- **TASK GOAL**: What is needed is an exact copy of the entries below, from the line that contains "Give this object's" through the final line, both included, and nothing else.

- **SOURCE MATERIAL**:
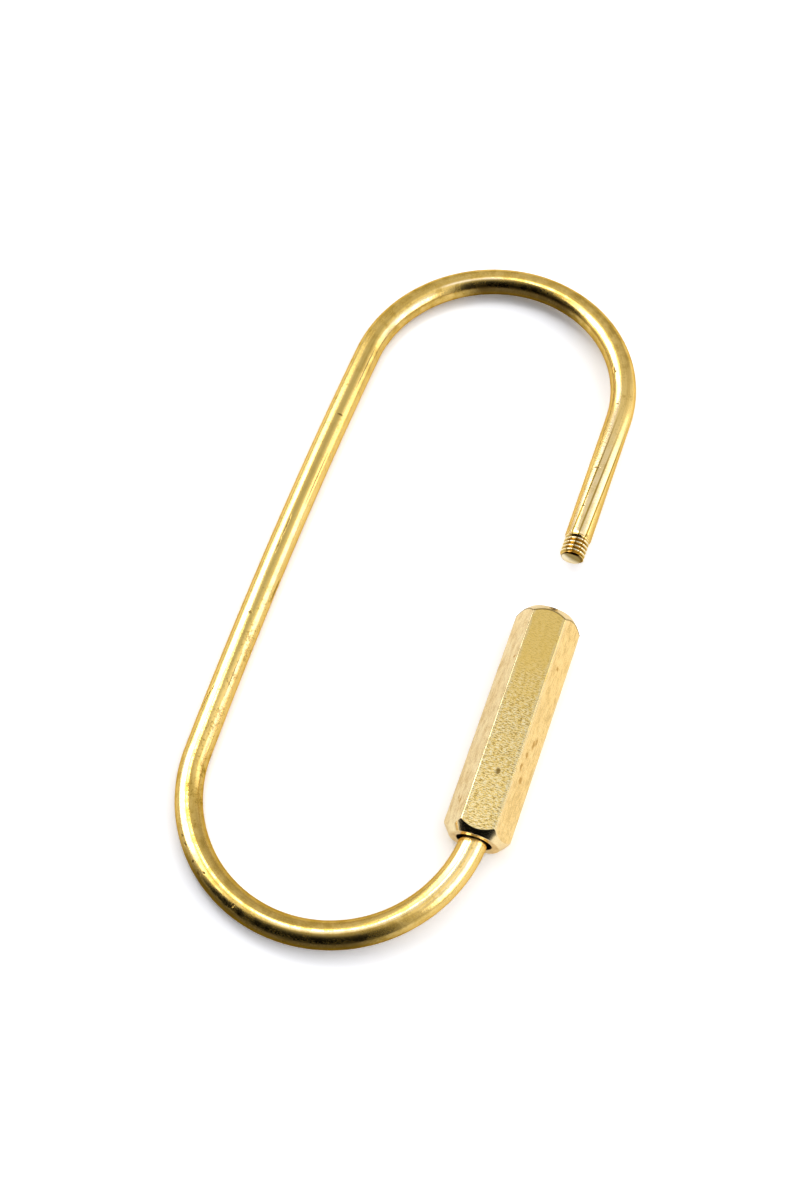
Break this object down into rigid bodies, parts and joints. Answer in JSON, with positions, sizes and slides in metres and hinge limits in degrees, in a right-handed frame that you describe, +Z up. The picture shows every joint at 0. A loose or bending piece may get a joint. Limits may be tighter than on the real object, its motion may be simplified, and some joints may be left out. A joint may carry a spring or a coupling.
{
  "type": "capsule keychain",
  "caption": "Capsule-shaped key loop of bent brass wire. A hexagonal sleeve slides along one arm and closes the gate over the wire's threaded tip.",
  "frame": {"origin": "on the table, under the middle of the bounding box of the loop lying flat with its gate open", "axes": "+Y along both arms, from the sleeve towards the threaded tip; +X from the plain bowed side towards the sleeve; +Z up off the table"},
  "size_m": [0.0368, 0.0868, 0.0063],
  "materials": {
    "drawn_brass": "satin drawn wire with lengthwise draw lines, tarnished brown in the bends and a few small nicks",
    "milled_brass": "matt hexagon bar, worn by handling, with fine marks across the flats and turned, chamfered ends"
  },
  "bodies": {
    "loop": {"wire_loop": "drawn_brass"},
    "sleeve": {"hex_sleeve": "milled_brass"}
  },
  "joints": [
    {"name": "sleeve_slide", "type": "slide", "parent": "loop", "child": "sleeve", "axis": [0, 1, 0], "range_m": [0, 0.0101]}
  ]
}
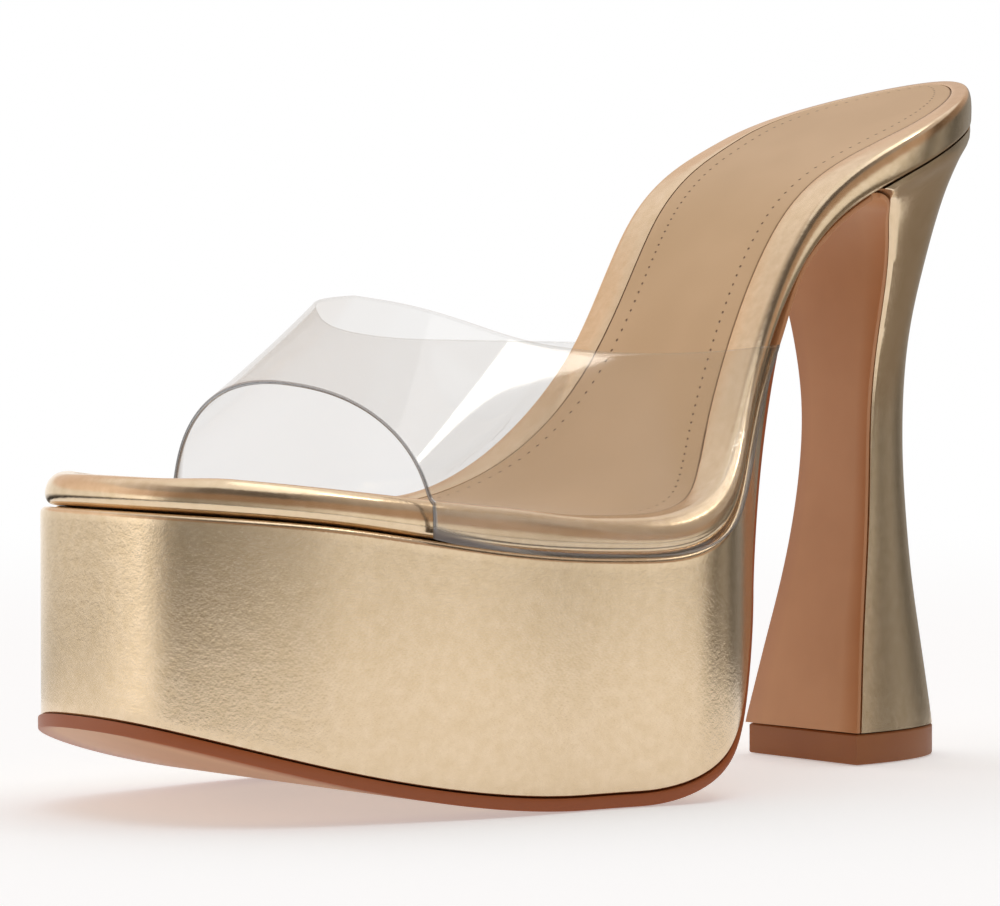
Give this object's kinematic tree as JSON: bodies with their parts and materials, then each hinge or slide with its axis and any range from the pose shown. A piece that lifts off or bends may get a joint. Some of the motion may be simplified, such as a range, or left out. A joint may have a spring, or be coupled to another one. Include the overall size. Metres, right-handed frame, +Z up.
{
  "type": "platform heel sandal",
  "caption": "High-heeled slip-on sandal with a thick platform, a steep padded insole, a waisted block heel and one wide clear band over the forefoot.",
  "frame": {"origin": "on the floor under the middle of the shoe's box", "axes": "+X from the toe to the heel, +Y towards the inner side of the foot, +Z up"},
  "size_m": [0.2276, 0.1002, 0.1467],
  "materials": {
    "foil_leather": "metallic champagne gold, soft gloss",
    "sole_sheet": "satin brown",
    "sock_leather": "tan, soft sheen",
    "top_lift": "matt caramel brown",
    "clear_film": "clear and glossy"
  },
  "bodies": {
    "root": {"outsole": "sole_sheet", "platform": "foil_leather", "insole_board": "foil_leather", "insole_sock": "sock_leather", "heel": "foil_leather", "top_piece": "top_lift", "clear_band": "clear_film"}
  },
  "joints": []
}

- **SOLUTION TO THIS TASK**:
Give this object's kinematic tree as JSON: bodies with their parts and materials, then each hinge or slide with its axis and any range from the pose shown. A piece that lifts off or bends may get a joint. Some of the motion may be simplified, such as a range, or left out. A joint may have a spring, or be coupled to another one. Include the overall size. Metres, right-handed frame, +Z up.
{
  "type": "platform heel sandal",
  "caption": "High-heeled slip-on sandal with a thick platform, a steep padded insole, a waisted block heel and one wide clear band over the forefoot.",
  "frame": {"origin": "on the floor under the middle of the shoe's box", "axes": "+X from the toe to the heel, +Y towards the inner side of the foot, +Z up"},
  "size_m": [0.2276, 0.1002, 0.1467],
  "materials": {
    "foil_leather": "metallic champagne gold, soft gloss",
    "sole_sheet": "satin brown",
    "sock_leather": "tan, soft sheen",
    "top_lift": "matt caramel brown",
    "clear_film": "clear and glossy"
  },
  "bodies": {
    "root": {"outsole": "sole_sheet", "platform": "foil_leather", "insole_board": "foil_leather", "insole_sock": "sock_leather", "heel": "foil_leather", "top_piece": "top_lift", "clear_band": "clear_film"}
  },
  "joints": []
}